The higher education admission system proposed by the bill is also designed with a trick. On the one hand, independent external testing will for the first time be legislatively fixed as a mandatory academic evaluation tool for high-school graduates. On the other hand, the document does not mention the Ukrainian Education Quality Evaluation Center, and the center is not one of the specially authorized central government bodies, such as the Ministry of Education and Science of Ukraine. Therefore, the dismissal of Ihor Likarchuk, head of this center, without any explanation from the Cabinet of Ministers which came just before Christmas time should not be surprising. He was replaced in office by Iryna Zaitseva, one-time deputy to Education Minister Dmytro Tabachnyk and a fierce promoter of Russian. This move points to the ministry’s attempt to get the center under its control and possibly fix this status quo in legislation. This is despite the center’s mission to evaluate not only high-school graduates’ academic proficiency, but also the quality of instruction in schools. The center’s dependence on the ministry makes it nonsensical to speak about this kind of monitoring.

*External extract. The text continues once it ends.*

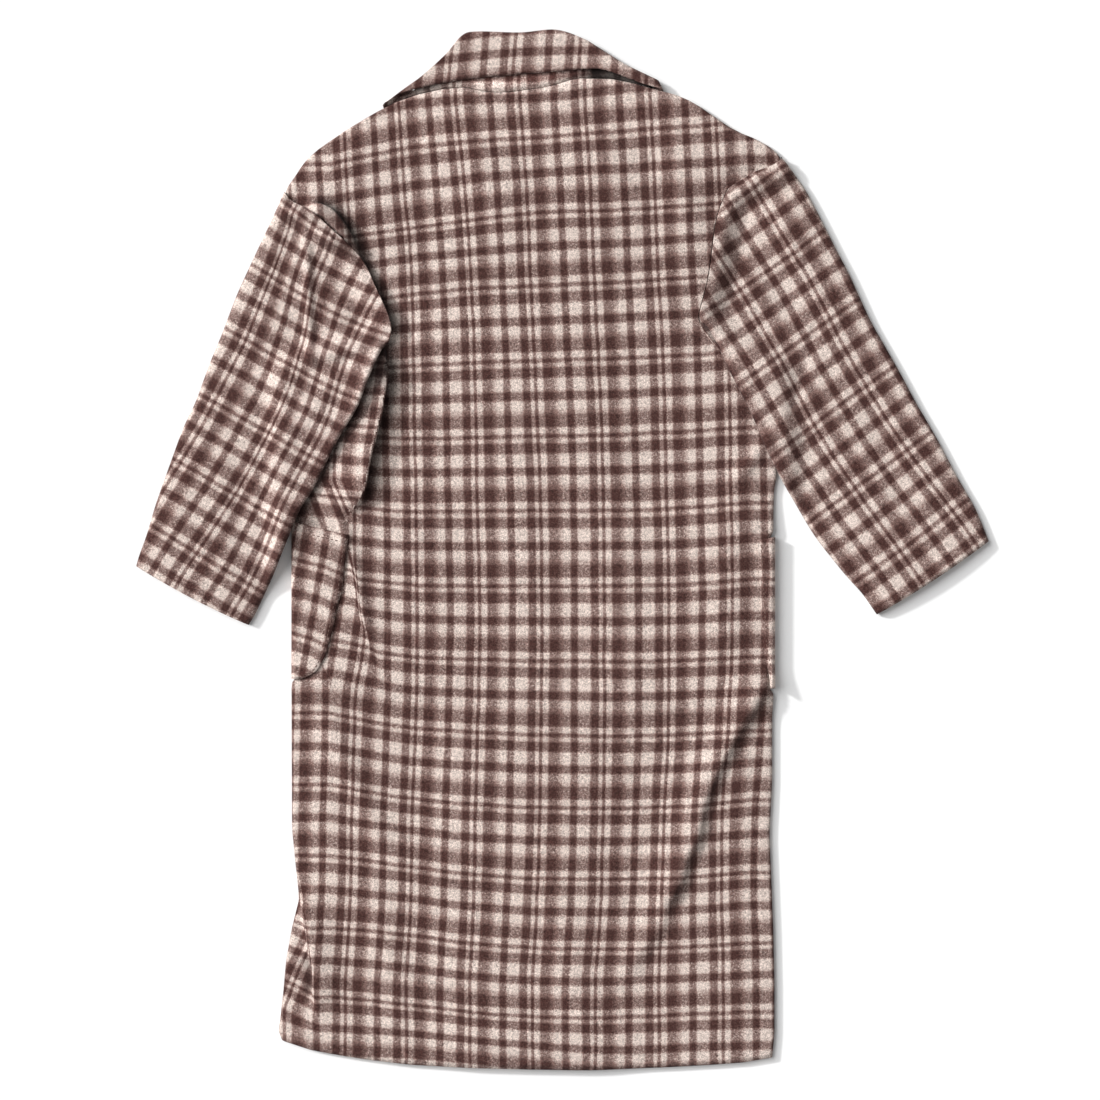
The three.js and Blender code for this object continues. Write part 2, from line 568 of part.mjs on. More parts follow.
// Pockets wrap from the front round the side fold onto the back. Visible edge on the back: y, x.
const POCKETS = {
  left: {
    name: "pocket_left", side: -1, fold: -298.6, top: 31, topIn: 16.5, bottom: -140, inner: -178,
    edge: [
      [-140, -287], [-136, -276.1], [-132, -269.4], [-124, -265.7], [-113, -260.2], [-102, -257.4],
      [-76, -250.8], [-62, -249.4], [-36, -242.6], [4, -238.2], [31, -235],
    ],
  },
  right: {
    name: "pocket_right", side: 1, fold: 234.2, top: 14, topIn: 11, bottom: -152, inner: 92,
    edge: [[-152, 231.5], [-148, 229], [-130, 225.5], [-107, 220.6], [-40, 217.4], [14, 214]],
  },
};
const POCKET_ROWS = 9;
const POCKET_FRONT_STEPS = 4;
const POCKET_BACK_STEPS = 4;
function pocket({ name, side, fold, top, topIn, bottom, inner: innerX, edge }) {
  const outer = [], inner = [];
  for (let i = 0; i < POCKET_ROWS; i++) {
    const y0 = lerp(bottom, top, i / (POCKET_ROWS - 1));
    const backX = along(edge, y0);
    const reach = Math.max(Math.abs(backX - fold), FOLD_RADIUS + 1.5);
    const slope = (d) => (topIn - top) * (i / (POCKET_ROWS - 1)) * clamp(d / Math.abs(backX - fold), 0, 1);
    const line = [], lineIn = [];
    const add = (dOut, dIn, zOut, zIn, dy) => {
      line.push(new THREE.Vector3(fold - side * dOut, y0 + dy, zOut));
      lineIn.push(new THREE.Vector3(fold - side * dIn, y0 + dy, zIn));
    };
    const frontWidth = Math.abs(innerX - fold);
    for (let k = 0; k < POCKET_FRONT_STEPS; k++) {
      const d = lerp(frontWidth, FOLD_RADIUS + 3, k / POCKET_FRONT_STEPS);
      add(d, d, 0, CLOTH, 0);
    }
    const foldTop = backTop(fold - side * 14, y0) + SEAM + 0.3 + CLOTH;
    const mid = foldTop / 2;
    for (const angle of [...FOLD_ANGLES].reverse().map((a) => -a).concat(FOLD_ANGLES.slice(1))) {
      const flat = Math.sign(angle) * Math.abs(Math.sin(angle)) ** 0.8;
      add(foldOut(angle), foldIn(angle), mid + mid * flat, mid + (mid - CLOTH) * flat, 0);
    }
    for (let k = 1; k <= POCKET_BACK_STEPS; k++) {
      const d = lerp(FOLD_RADIUS, reach, k / POCKET_BACK_STEPS);
      const dy = slope(d);
      const x = fold - side * d;
      const under = Math.max(backTop(x, y0 + dy), backTop(x - side * 4, y0 + dy));
      const z = lerp(foldTop - CLOTH, under + SEAM + 0.3, smooth(FOLD_RADIUS, 16, d));
      add(d, d, z + CLOTH, z, dy);
    }
    outer.push(line);
    inner.push(lineIn);
  }
  return solid(name, outer, inner, POCKET_TONE);
}

const group = new THREE.Group();
group.name = "coat";
group.add(
  backPanel(),
  frontPanel("front_left", -1),
  frontPanel("front_right", 1),
  sleeve(SLEEVES.left),
  sleeve(SLEEVES.right),
  wrapped("collar_leaf", LEAF_ROWS, LEAF_ACROSS, leafHeights, WOOL, true),
  wrapped("collar_stand", standRows(), STAND_ACROSS, standHeights, WOOL_DARK, false),
  pocket(POCKETS.left),
  pocket(POCKETS.right),
);

export default group;
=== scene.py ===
import math

import bpy
import numpy as np
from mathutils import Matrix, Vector


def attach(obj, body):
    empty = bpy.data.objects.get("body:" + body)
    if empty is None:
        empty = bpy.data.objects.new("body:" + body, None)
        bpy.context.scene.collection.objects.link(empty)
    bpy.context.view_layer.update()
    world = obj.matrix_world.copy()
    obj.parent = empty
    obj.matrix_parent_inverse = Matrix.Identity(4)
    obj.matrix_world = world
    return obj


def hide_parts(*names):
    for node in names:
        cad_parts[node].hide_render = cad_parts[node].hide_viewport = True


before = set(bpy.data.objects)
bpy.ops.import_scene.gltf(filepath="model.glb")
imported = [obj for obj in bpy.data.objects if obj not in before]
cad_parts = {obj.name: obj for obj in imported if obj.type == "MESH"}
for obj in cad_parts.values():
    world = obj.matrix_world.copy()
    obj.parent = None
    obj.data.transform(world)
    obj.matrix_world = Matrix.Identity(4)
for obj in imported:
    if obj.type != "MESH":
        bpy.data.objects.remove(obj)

bl_info = {
    "name": "Plaid wool coat",
    "version": (1, 0, 0),
    "blender": (4, 5, 0),
    "location": "View3D > Sidebar > Coat",
    "description": "Builds a brushed plaid wool coat laid flat on its front",
    "category": "Add Mesh",
}

# Tables are in millimetres. +Y runs from the hem to the collar, +X is the wearer's right, +Z is up.
MM = 0.001

# Camera: width of its film, height in metres of the plane that its span is measured at.
# Lights: angle in degrees, way.
SENSOR = 36
PICTURE_PLANE = 0.01
LIGHTS = {"key": (5, (0.86, -0.38, -0.41)), "wide": (50, (0.72, -0.32, -0.63))}

# Side outline of the back: y, x. The armhole runs from the underarm to the shoulder point.
LEFT_SIDE = (
    (-541, -309), (-533, -313), (-520, -311.4), (-485, -307.5), (-453, -304.8), (-416, -298.1),
    (-385, -290.4), (-372, -291.4), (-346, -294.3), (-307, -298.1), (-146, -298.7),
    (-141, -293.2), (32, -293), (38, -297.6), (190, -298),
)
LEFT_ARMHOLE = (
    (190, -298), (197, -280), (206, -250), (217, -222), (228, -202), (238, -187), (248, -187.6),
    (259, -190.9), (274, -197.5), (290, -205.2), (311, -214.2), (321, -221), (329, -227.7),
    (340, -239.3), (347.6, -248.1), (355.6, -256.9), (364.5, -265.9), (373.6, -277.1),
    (379.5, -288.3), (384, -298.7), (394.9, -306.4),
)
LEFT_SHOULDER = (
    (394.9, -306.4), (410.6, -295.4), (426.8, -284.8), (440, -271.2), (462, -239.3),
    (484, -201.5), (492.5, -184),
)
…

Convoluted and bogus are the two words that best describe the impression one gets from the Conception of Linguistic Education in Ukraine presented in late December 2010 by the Education Ministry.
This document enables wide-ranging linguistic manipulations. For example, the conception does not provide definitions for such key terms as “state language,” “native language,” “foreign language,” “minority language,” and so on. At the same time, the status of Russian, just like in Soviet times, is elevated to that of a language of international communication rather than a minority language. Meanwhile, the importance of Ukrainian is noticeably reduced. According to the Conception, students will be able to choose the language of instruction, so education received in the state language is no longer a priority for the ministry.
Scholars seriously question the expertise level of those who drafted the Conception. Indeed, the working group tasked with drawing up the document includes faculty from lesser-known institutions, such as the Crimean Republican Institute of Advanced Teacher Training, the South Ukrainian Regional Institute of Advanced Teacher Training, etc. In the opinion of these “specialists,” 67 percent of Ukrainian citizens speak Russian everyday.
At the same time, professors representing such universities as Kyiv Mohyla Academy, Karpenko-Kary University (in particular Viacheslav Briukhovetsky and Vadym Skurativsky), and Lviv University say: “If it [the Conception] is adopted, it will wreak havoc in the system of education, hamper its development, and provoke further division of the Ukrainian society along the linguistic-cultural lines.” However, the ministry is unlikely to lend an ear to the advice of the academic elite, because the deadline for accepting comments expired on 20 January.
Youth organizations plan to hold a protest rally on 31 January in front of the building that houses VR committees and demand that the education bill be voted down.
Participating in the protest will be the Vidsich civic movement, the Foundation for Regional Initiative, the Priama diia Independent Student Union, the Student Board and Student Brotherhood of Kyiv Mohyla Academy, etc.